• **Data excerpt**
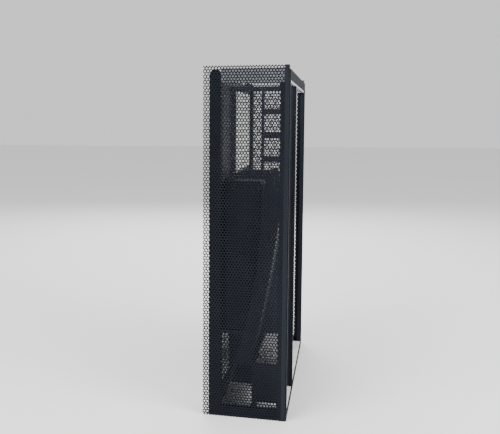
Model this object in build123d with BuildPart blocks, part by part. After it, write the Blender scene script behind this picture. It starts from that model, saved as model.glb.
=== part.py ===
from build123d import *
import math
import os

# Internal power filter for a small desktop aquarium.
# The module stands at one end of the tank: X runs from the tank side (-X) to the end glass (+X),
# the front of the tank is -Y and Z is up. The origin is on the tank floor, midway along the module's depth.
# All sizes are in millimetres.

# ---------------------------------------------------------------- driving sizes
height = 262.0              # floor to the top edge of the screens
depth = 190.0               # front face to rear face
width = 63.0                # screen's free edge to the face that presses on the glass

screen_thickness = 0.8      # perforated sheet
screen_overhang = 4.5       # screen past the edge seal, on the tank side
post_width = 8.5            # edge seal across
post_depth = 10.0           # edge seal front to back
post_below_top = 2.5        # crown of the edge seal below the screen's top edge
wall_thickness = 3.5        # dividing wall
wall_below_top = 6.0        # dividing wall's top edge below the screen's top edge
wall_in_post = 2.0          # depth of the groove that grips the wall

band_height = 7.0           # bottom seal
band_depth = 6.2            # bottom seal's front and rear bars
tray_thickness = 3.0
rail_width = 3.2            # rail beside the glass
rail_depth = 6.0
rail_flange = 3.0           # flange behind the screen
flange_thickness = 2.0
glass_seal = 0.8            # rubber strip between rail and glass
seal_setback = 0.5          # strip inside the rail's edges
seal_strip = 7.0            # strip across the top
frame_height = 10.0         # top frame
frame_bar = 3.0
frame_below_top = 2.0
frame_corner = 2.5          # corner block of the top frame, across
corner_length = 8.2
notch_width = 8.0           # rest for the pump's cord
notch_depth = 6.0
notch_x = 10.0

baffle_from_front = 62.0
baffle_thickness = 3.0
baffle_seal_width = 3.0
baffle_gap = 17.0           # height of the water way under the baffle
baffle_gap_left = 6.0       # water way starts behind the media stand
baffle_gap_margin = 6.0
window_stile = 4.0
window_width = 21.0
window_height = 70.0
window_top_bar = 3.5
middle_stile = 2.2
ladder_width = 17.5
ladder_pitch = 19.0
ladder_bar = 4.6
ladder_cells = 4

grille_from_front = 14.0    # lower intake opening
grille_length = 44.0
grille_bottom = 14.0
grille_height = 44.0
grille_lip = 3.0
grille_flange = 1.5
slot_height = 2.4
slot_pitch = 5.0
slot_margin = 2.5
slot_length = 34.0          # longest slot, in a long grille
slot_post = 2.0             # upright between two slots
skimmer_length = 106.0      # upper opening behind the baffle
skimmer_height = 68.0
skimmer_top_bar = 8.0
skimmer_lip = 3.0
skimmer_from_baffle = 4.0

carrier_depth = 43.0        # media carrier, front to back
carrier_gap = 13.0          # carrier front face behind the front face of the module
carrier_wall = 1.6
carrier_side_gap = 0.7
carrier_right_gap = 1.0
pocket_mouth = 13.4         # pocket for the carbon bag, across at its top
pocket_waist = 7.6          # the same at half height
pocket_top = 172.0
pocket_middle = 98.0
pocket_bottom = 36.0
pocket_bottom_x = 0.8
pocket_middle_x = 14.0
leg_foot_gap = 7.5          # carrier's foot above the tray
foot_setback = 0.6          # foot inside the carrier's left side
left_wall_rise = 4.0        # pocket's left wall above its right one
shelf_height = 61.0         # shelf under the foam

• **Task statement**
Give the listing above again, word for word.

• **Result of this task**
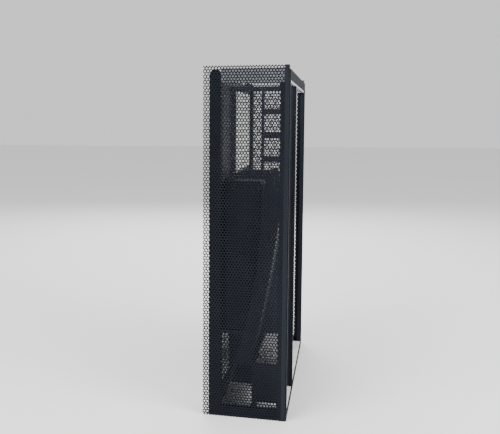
Model this object in build123d with BuildPart blocks, part by part. After it, write the Blender scene script behind this picture. It starts from that model, saved as model.glb.
=== part.py ===
from build123d import *
import math
import os

# Internal power filter for a small desktop aquarium.
# The module stands at one end of the tank: X runs from the tank side (-X) to the end glass (+X),
# the front of the tank is -Y and Z is up. The origin is on the tank floor, midway along the module's depth.
# All sizes are in millimetres.

# ---------------------------------------------------------------- driving sizes
height = 262.0              # floor to the top edge of the screens
depth = 190.0               # front face to rear face
width = 63.0                # screen's free edge to the face that presses on the glass

screen_thickness = 0.8      # perforated sheet
screen_overhang = 4.5       # screen past the edge seal, on the tank side
post_width = 8.5            # edge seal across
post_depth = 10.0           # edge seal front to back
post_below_top = 2.5        # crown of the edge seal below the screen's top edge
wall_thickness = 3.5        # dividing wall
wall_below_top = 6.0        # dividing wall's top edge below the screen's top edge
wall_in_post = 2.0          # depth of the groove that grips the wall

band_height = 7.0           # bottom seal
band_depth = 6.2            # bottom seal's front and rear bars
tray_thickness = 3.0
rail_width = 3.2            # rail beside the glass
rail_depth = 6.0
rail_flange = 3.0           # flange behind the screen
flange_thickness = 2.0
glass_seal = 0.8            # rubber strip between rail and glass
seal_setback = 0.5          # strip inside the rail's edges
seal_strip = 7.0            # strip across the top
frame_height = 10.0         # top frame
frame_bar = 3.0
frame_below_top = 2.0
frame_corner = 2.5          # corner block of the top frame, across
corner_length = 8.2
notch_width = 8.0           # rest for the pump's cord
notch_depth = 6.0
notch_x = 10.0

baffle_from_front = 62.0
baffle_thickness = 3.0
baffle_seal_width = 3.0
baffle_gap = 17.0           # height of the water way under the baffle
baffle_gap_left = 6.0       # water way starts behind the media stand
baffle_gap_margin = 6.0
window_stile = 4.0
window_width = 21.0
window_height = 70.0
window_top_bar = 3.5
middle_stile = 2.2
ladder_width = 17.5
ladder_pitch = 19.0
ladder_bar = 4.6
ladder_cells = 4

grille_from_front = 14.0    # lower intake opening
grille_length = 44.0
grille_bottom = 14.0
grille_height = 44.0
grille_lip = 3.0
grille_flange = 1.5
slot_height = 2.4
slot_pitch = 5.0
slot_margin = 2.5
slot_length = 34.0          # longest slot, in a long grille
slot_post = 2.0             # upright between two slots
skimmer_length = 106.0      # upper opening behind the baffle
skimmer_height = 68.0
skimmer_top_bar = 8.0
skimmer_lip = 3.0
skimmer_from_baffle = 4.0

carrier_depth = 43.0        # media carrier, front to back
carrier_gap = 13.0          # carrier front face behind the front face of the module
carrier_wall = 1.6
carrier_side_gap = 0.7
carrier_right_gap = 1.0
pocket_mouth = 13.4         # pocket for the carbon bag, across at its top
pocket_waist = 7.6          # the same at half height
pocket_top = 172.0
pocket_middle = 98.0
pocket_bottom = 36.0
pocket_bottom_x = 0.8
pocket_middle_x = 14.0
leg_foot_gap = 7.5          # carrier's foot above the tray
foot_setback = 0.6          # foot inside the carrier's left side
left_wall_rise = 4.0        # pocket's left wall above its right one
shelf_height = 61.0         # shelf under the foam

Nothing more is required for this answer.